Polynomial interpolation

5 Must Know Facts For Your Next Test

1. Polynomial interpolation can be performed using various methods, with Lagrange and Newton being the most common approaches.
2. The degree of the interpolating polynomial is determined by the number of data points; for 'n' data points, a polynomial of degree 'n-1' is constructed.
3. Higher-degree polynomials may lead to Runge's phenomenon, where oscillations occur between data points, making lower-degree interpolants preferable in practice.
4. Polynomial interpolation is sensitive to the choice of data points; evenly spaced points may yield poor results compared to strategically chosen ones.
5. Applications of polynomial interpolation include numerical integration, computer graphics for curve design, and solving differential equations.

Review Questions

• How does polynomial interpolation relate to approximating functions and predicting values in engineering applications?
  • Polynomial interpolation serves as a crucial tool for approximating unknown values within a dataset by creating a polynomial function that fits through known points. In engineering applications, this allows for the prediction of results based on limited data.

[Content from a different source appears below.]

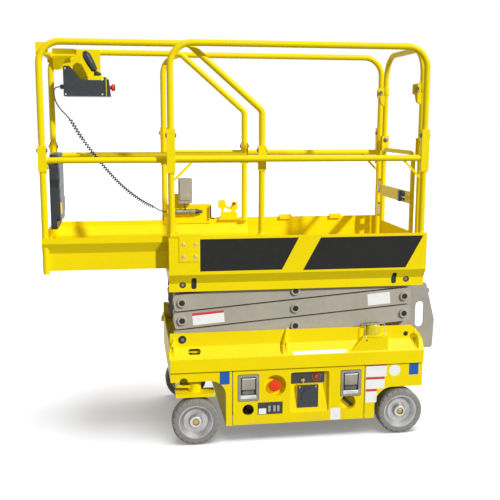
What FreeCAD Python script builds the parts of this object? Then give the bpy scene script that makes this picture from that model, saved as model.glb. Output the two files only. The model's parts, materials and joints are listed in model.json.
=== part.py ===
"""Compact electric scissor lift with a roll-out deck extension.

+Z is up, +X points to the entry end and -Y is the side with the ground controls.
The origin is on the floor, under the middle of the overall length and width.
"""
import FreeCAD, Part
import math
import os
import Sketcher

doc = FreeCAD.newDocument("scissor_lift")
sheet = doc.addObject("Spreadsheet::Sheet", "Sizes")

# ---------------------------------------------------------------- driving sizes
SIZES = {
    # base
    "wheelbase": 1063.0,
    "wheel_radius": 118.0,
    "tyre_width": 80.0,
    "tyre_wall": 32.0,
    "wheel_middle_y": 338.0,
    "base_front": 655.0,
    "base_rear": 647.0,
    "base_width": 760.0,
    "skirt_top": 571.0,
    "skirt_fold_top": 502.0,
    "skirt_fold_low": 445.0,
    "skirt_low": 379.0,
    "skirt_inset": 35.0,
    "base_plate": 6.0,
    "panel_inset": 12.0,
    "panel_low": 87.0,
    "deck_low": 468.0,
    "door_front": 346.0,
    "door_rear": 339.0,
    "seam": 5.0,
    "arch_rear_low": 251.0,
    "lug_plate": 10.0,
    "eye_radius": 5.0,
    "eye_inset": 27.0,
    "eye_height": 500.0,
    "arch_gap": 22.0,
    "front_arch_top": 327.0,
    "front_arch_end": 379.0,
    # steering
    "kingpin_y": 312.0,
    "kingpin_radius": 16.0,
    "steering_arm": 85.0,
    "axle_radius": 17.0,
    "running_fit": 0.08,
    "touch_gap": 0.3,
    # controls at the base
    "door_pin": 3.0,
    "stop_cup": 56.0,
    "lever_cup": 40.0,
    "cup_depth": 34.0,
    # scissor
    "pivot_front": 593.0,
    "pivot_height": 540.0,
    "arm_length": 1144.6,
    "arm_gap": 8.3,
    "arm_height": 82.0,
    "arm_width": 35.0,
    "arm_wall": 4.0,
    "arm_end": 38.0,
    "outer_arm_y": 307.5,
    "inner_arm_y": 257.5,
    "pin_radius": 14.0,
    "boss_radius": 24.0,
    "roller_radius": 38.0,
    "roller_width": 28.0,
    # lift cylinder
    "cylinder_foot": 300.0,
    "cylinder_foot_z": 505.0,
    "barrel_radius": 34.0,
    "rod_radius": 19.0,
    # platform
    "deck_top": 878.0,
    "deck_sheet": 5.0,
    "side_sheet": 4.0,
    "platform_front": 655.0,
    "platform_rear": 640.0,
    "side_y": 375.0,
    "side_top": 1055.0,
    "side_fold": 869.0,
    "side_fold_low": 822.0,
    "side_low": 780.0,
    "side_inset": 30.0,
    # guard rails
    "tube_radius": 16.5,
    "rail_top": 1980.0,
    "rail_bend": 105.0,
    "rail_mid": 1427.0,
    "rail_fold": 1537.0,
    "rail_joint": 1508.0,
    "rail_radius": 15.5,
    "sleeve_wall": 2.5,
    "sleeve_play": 1.5,
    "fold_bolt": 6.0,
    "sleeve_low": 1360.0,
    "sleeve_top": 1567.0,
    "rear_leg_y": 285.0,
    "rear_leg_back": 7.0,
    "rear_fold": 1500.0,
    "rear_bend": 130.0,
    "leg_radius": 14.5,
    "gate_hinge_low": 1075.0,
    "gate_hinge_high": 1210.0,
    "gate_top": 1447.0,
    "gate_inset": 31.0,
    "gate_tube": 12.0,
    "brace_drop": 115.0,
    "brace_width": 12.0,
    "foot_plate": 4.0,
    # extension
    "extension_front": 1253.0,
    "extension_rear": 170.0,
    "extension_travel": 500.0,
    "extension_low": 889.0,
    "extension_fold_low": 974.0,
    "extension_fold": 1024.0,
    "extension_top": 1052.0,
    "extension_y": 318.0,
    "extension_inset": 28.0,
    "extension_rail_y": 294.0,
    "extension_fold_bolt": 1465.0,
    "front_mid": 1380.0,
    "extension_mid": 1419.0,
    "bolt_stand": 8.0,
    # ladder
    "ladder_rear": 750.0,
    "ladder_y": 237.0,
    "ladder_plate": 8.0,
    # control cord
    "cord_radius": 11.0,
}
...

By utilizing polynomial interpolation techniques, engineers can ensure smoother curves for design purposes and enhance the accuracy of simulations or models by relying on calculated estimates rather than incomplete datasets.
• Compare and contrast Lagrange interpolation and Newton's divided differences as methods for polynomial interpolation.
  • Lagrange interpolation constructs the interpolating polynomial as a weighted sum of basis polynomials, providing a straightforward formula that directly incorporates all data points. In contrast, Newton's divided differences builds the polynomial incrementally using divided differences, which allows for easier updates when new data points are added. While both methods achieve similar outcomes in terms of finding the interpolating polynomial, Newton's approach is often more efficient computationally when dealing with large datasets or when continuously updating information.
• Evaluate the impact of Runge's phenomenon on high-degree polynomial interpolants and discuss potential strategies to mitigate this issue.
  • Runge's phenomenon highlights how high-degree polynomial interpolants can lead to excessive oscillation between data points, negatively impacting the accuracy of function approximation. This is particularly evident when using equally spaced points. To mitigate this issue, strategies such as using lower-degree polynomials or employing spline interpolation can be employed. Spline interpolation provides smoother results by breaking the dataset into smaller segments with lower-degree polynomials, reducing oscillations while maintaining a good fit across all points.